Researchers have developed alternate tests to further investigate process parameters and more clearly understand and optimize non-steel related variables. Also important is the investigation of different strain states from the ones seen in the hole expansion and bending tests. Comparisons of the stretched or bent edge performance evaluating different process parameters using the same material help to better define optimum process parameters. Repeating the testing with different AHSS grades confirms if similar trends exist across different microstructures and strengths. Standardization of these alternate tests has not yet occurred, so use caution when comparing specific values from different studies.

 

Hole Tension Test

Microstructural damage in the shear affected zone reduces edge ductility. Damage has been evaluated with a modified tensile dogbone containing a central hole prepared by shearing or reaming, as shown in Figure 1. In contrast with a hole expansion test using a conical punch, the researchers described this as a Hole Tension test, which determines failure strain as a function of grade and edge preparation.
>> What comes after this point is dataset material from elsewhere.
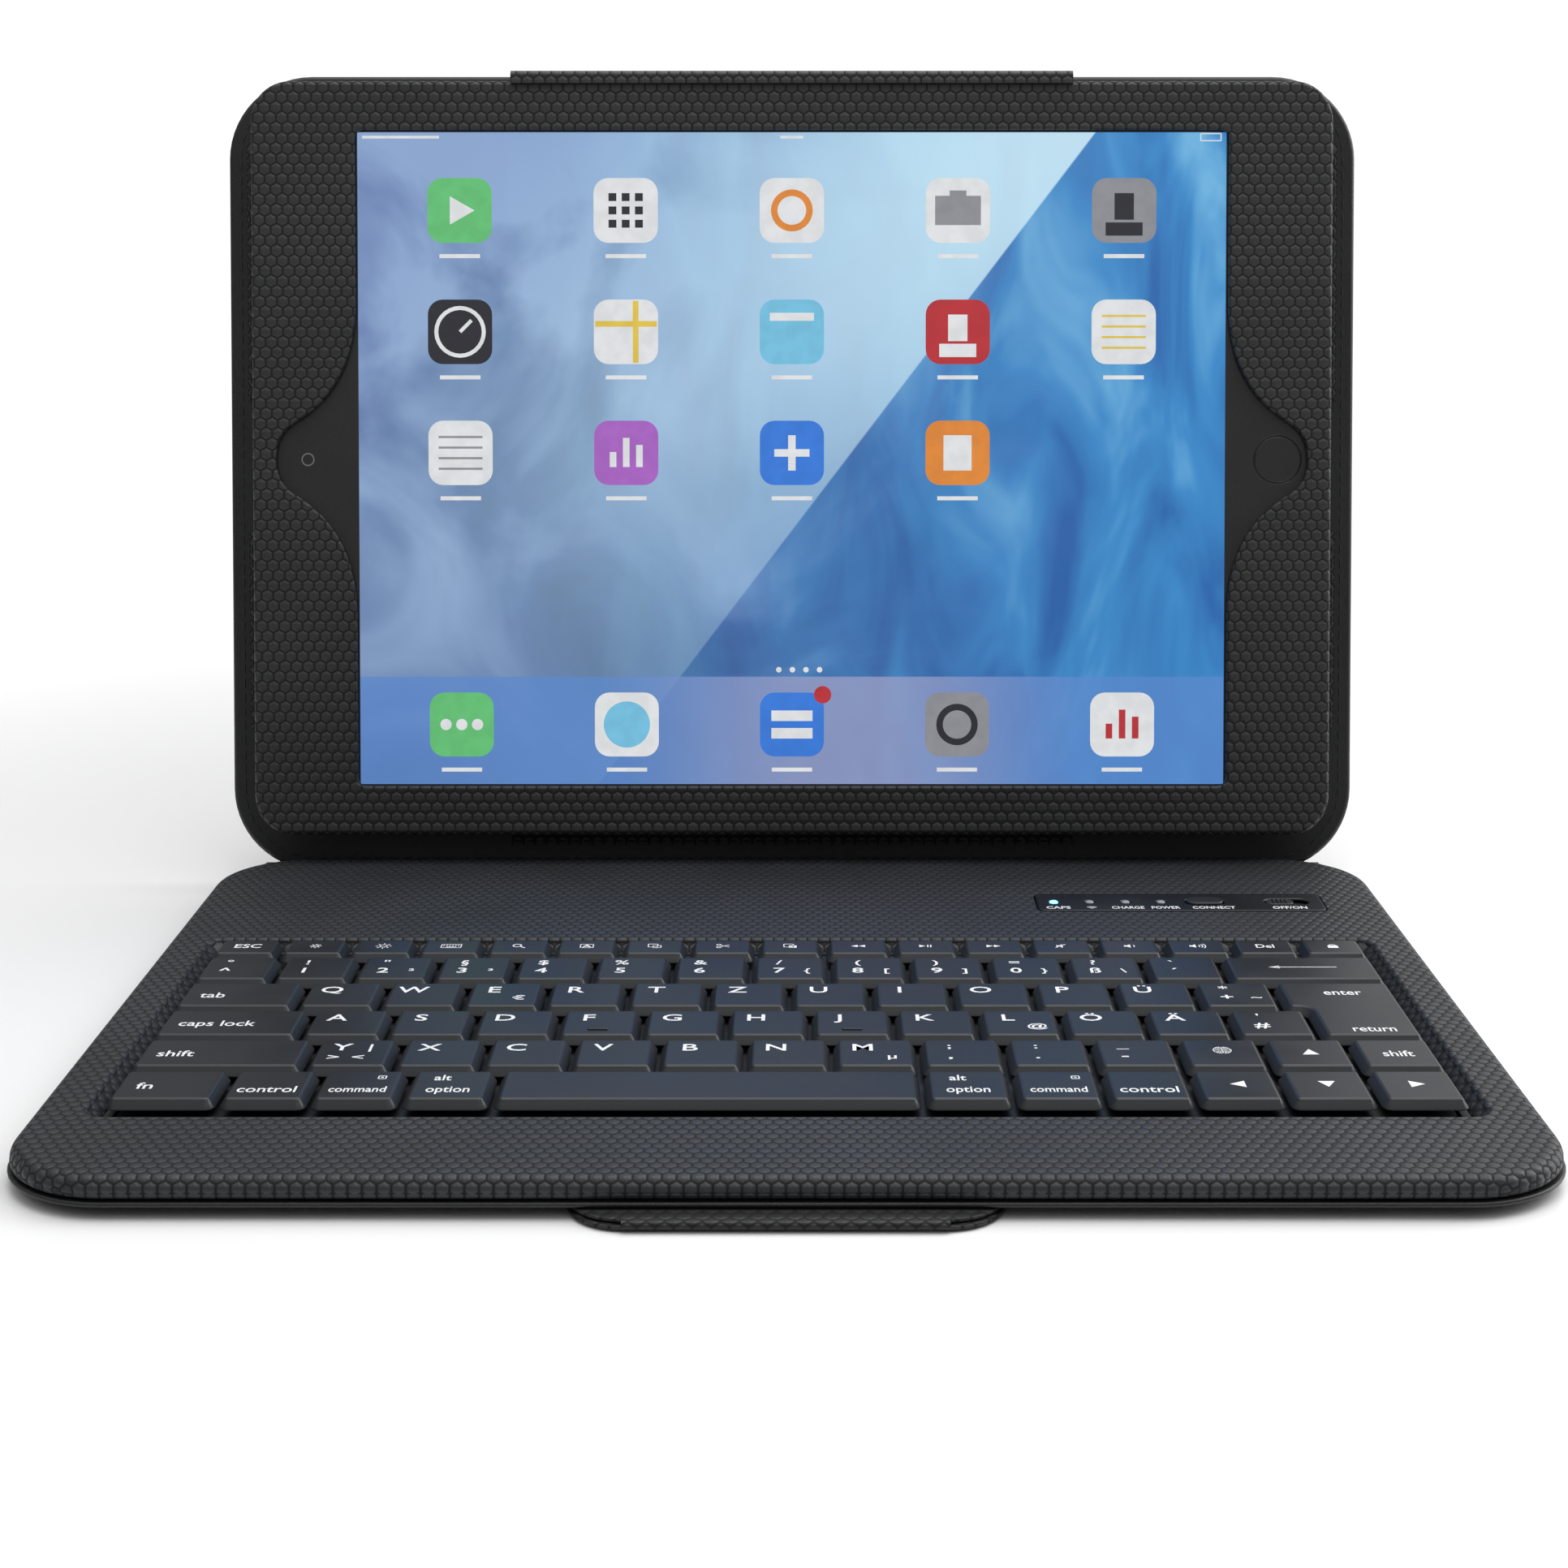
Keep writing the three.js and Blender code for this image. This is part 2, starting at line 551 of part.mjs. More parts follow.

Figure 1: Hole Tension Test Specimen GeometryP-12

Figure 1: Hole Tension Test Specimen GeometryP-12

 

Edge Tension Test

A two-dimensional (2-D) edge tension test, also called Half-A-Dogbone test, also evaluates edge stretchability. There are multiple versions of this type of test, but they all are based on the same concept. Like a standard tensile test, the 2-D edge tension test pulls a steel specimen in tension until failure. Unlike a standard tensile test where both sides of the tensile specimen are milled into a “dog bone”, the 2D tension test uses half of a dogbone with different preparation methods for the straight edge and the edge containing the reduced section (Figure 2). The chosen preparation method for each face is a function of the parameter being investigated (ductility, strain, burr, and shear affected zone for example).  Potential edge preparation methods include laser cutting, EDM, water jet cutting, milling, slitting or mechanical cutting at various trim clearances, shear angles, rake angles or with different die materials.

Figure 2: 2-D Edge Tension Test Sample. Note the edges are prepared differently based on the targeted property evaluated.

Figure 2: 2-D Edge Tension Test Sample. Note the edges are prepared differently based on the targeted property evaluated.

 

Side Bending Test

Instead of a dogbone or half-dogbone, some studies use a rectangular strip without a reduced section. Bending performance can be evaluated with a rectangular strip having one finished edge and one trimmed edge while preventing out-of-plane buckling, as shown in Figure 3.G-7 

Figure 3: The side-bending test expands a trimmed edge over a rolling pin until detection of the first edge crack.G-7

Figure 3: The side-bending test expands a trimmed edge over a rolling pin until detection of the first edge crack.G-7

 

Half-Specimen Dome Test

Deformation in these three tests occur in the plane of the sheet.  Typical hole expansion tests, like production stampings, deform the sheet metal perpendicular to the plane of the sheet. However, hole expansion testing does not always give consistent test results. The half-specimen dome test (HSDT) also attempts to replicate this 3-dimensional forming mode (Figure 4), and appears to be more repeatable likely due to creating a straight cut rather than round hole.

In the HSDT, a rectangular blank is prepared with one edge having the preparation method of interest, like sheared with a certain clearance or laser cut or water-jet cut.  The sample is then clamped with the edge to be evaluated over a hemispherical punch.  The punch then strains the clamped sample creating a dome shape, with the test stopping with the first crack appears at the edge.  Edge stretchability is quantified by measuring dome height or edge thinning or other characteristics.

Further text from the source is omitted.